= Ridit scoring =

Statistical method

In statistics, ridit scoring is a statistical method used to analyze ordered qualitative measurements.
The tools of ridit analysis were developed and first applied by Bross, who coined the term "ridit" by analogy with other statistical transformations such as probit and logit. A ridit describes how the distribution of the dependent variable in row i of a contingency table compares relative to an identified distribution (e.g., the marginal distribution of the dependent variable).

==Calculation of ridit scores==

===Choosing a reference data set===
Since ridit scoring is used to compare two or more sets of ordered qualitative data, one set is designated as a reference against which other sets can be compared. In econometric studies, for example, the ridit scores measuring test survey answers of a competing or historically important product are often used as the reference data set against which test surveys of new products are compared. Absent a convenient reference data set, an accumulation of pooled data from several sets or even an artificial or hypothetical set can be used.

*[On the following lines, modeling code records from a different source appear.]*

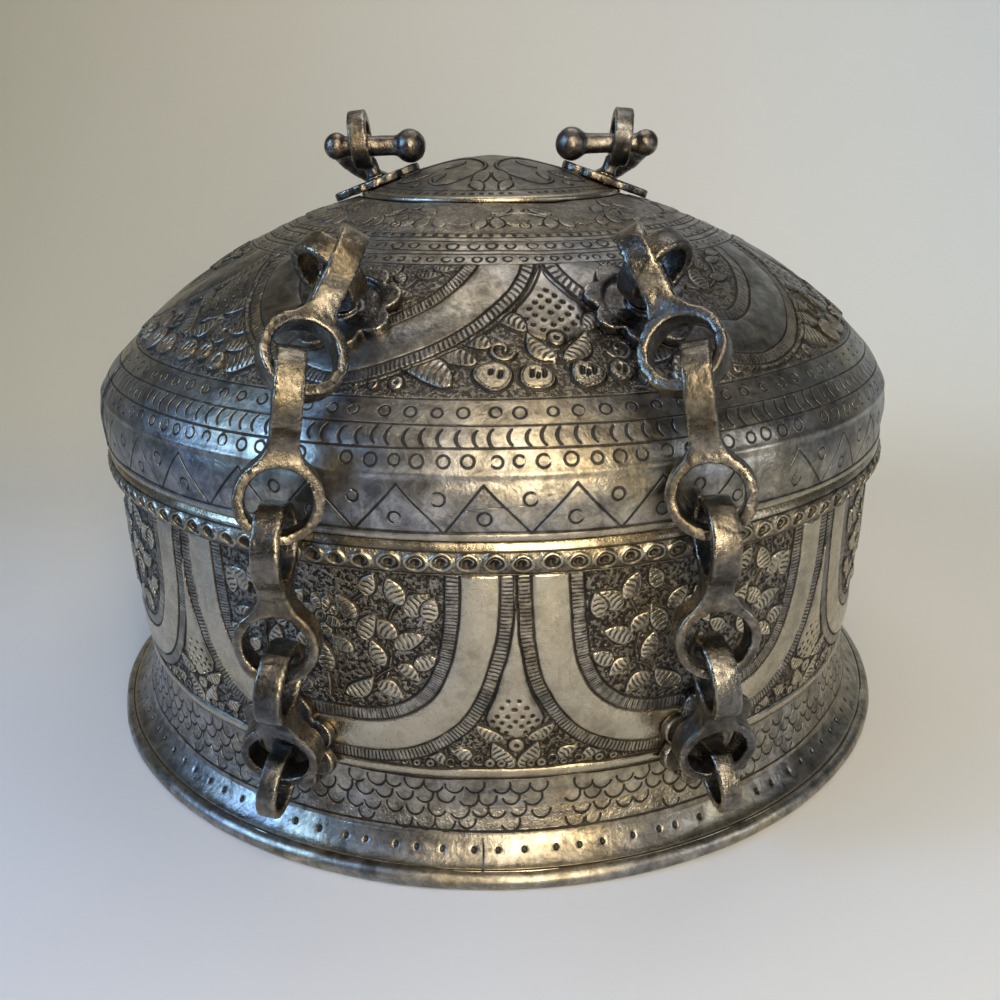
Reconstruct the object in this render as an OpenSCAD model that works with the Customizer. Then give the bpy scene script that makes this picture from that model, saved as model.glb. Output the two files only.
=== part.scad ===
// Paan box: a round metal betel box with a domed lid, two tether chains and a swing handle.
// Millimetres. +Z is up, the floor is z = 0, and the chains hang on the front, towards -Y.

/* [Bowl] */
// Outer radius of the bowl at its belly
bowl_r = 129.4; // [120:0.1:140]
// Height of the bowl's rim above the floor
bowl_h = 99; // [94:0.5:112]
// How far the waist is drawn in from the belly
waist_in = 2.6; // [0.5:0.1:5]
// Height of the waist above the floor
waist_z = 28; // [20:0.5:40]
// Thickness of the beaten sheet
sheet_t = 1.8; // [1.2:0.1:2.2]
// Height of the straight neck between the belly and the band
neck_h = 4.6; // [2:0.1:12]

/* [Foot] */
// Height at which the flared foot starts
foot_h = 10.7; // [8.5:0.1:15]
// How far the wall flares out again above the foot
foot_lip = 0.8; // [0.2:0.1:2]
// How far the foot reaches out to the centre of its rolled edge
foot_reach = 6.7; // [5:0.1:12]
// Radius of the rolled edge on the floor
bead_r = 2.6; // [1.8:0.1:3.2]
// How much of the rolled edge is worn flat on the floor
bead_flat = 0.3; // [0.1:0.05:0.6]

/* [Eye band] */
// Height of the proud band round the mouth
band_h = 9.4; // [6:0.1:14]
// How far the band's edges stand out
band_edge = 1.2; // [0.8:0.1:2]
// How far the band bulges beyond its edges
band_bulge = 2.2; // [0.5:0.1:4]

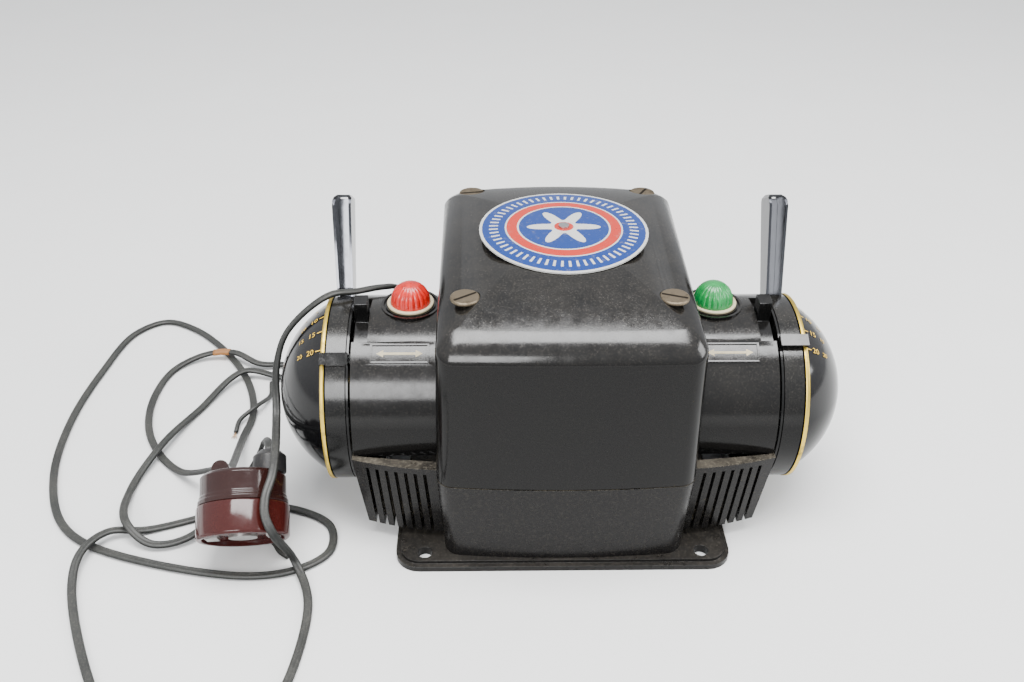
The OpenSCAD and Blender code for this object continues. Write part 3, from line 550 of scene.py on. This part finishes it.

===Determining the probability function===
After a reference data set has been chosen, the reference data set must be converted to a probability function. To do this, let x_{1}, x_{2},..., x_{n} denote the ordered categories of the preference scale. For each j, x_{j} represents a choice or judgment. Then, let the probability function p be defined with respect to the reference data set as

$p_j=Prob({x_j}).$

===Determining ridits===
The ridit scores, or simply ridits, of the reference data set are then easily calculated as

$w_j=0.5p_j+\sum_{k<j}{p_k}.$

Each of the categories of the reference data set are then associated with a ridit score.
More formally, for each $1\le j\le n$, the value w_{j} is the ridit score of the choice x_{j}.

==Interpretation and examples==
Intuitively, ridit scores can be understood as a modified notion of percentile ranks. For any j, if x_{j} has a low (close to 0) ridit score, one can conclude that
$\sum_{k<j}{Prob(x_k)}$
is very small, which is to say that very few respondents have chosen a category "lower" than x_{j}.

==Applications==
Ridit scoring has found use primarily in the health sciences (including nursing and epidemiology) and econometric preference studies.

==A mathematical approach==
Besides having intuitive appeal, the derivation for ridit scoring can be arrived at with mathematically rigorous methods as well. Brockett and Levine presented a derivation of the above ridit score equations based on several intuitively uncontroversial mathematical postulates.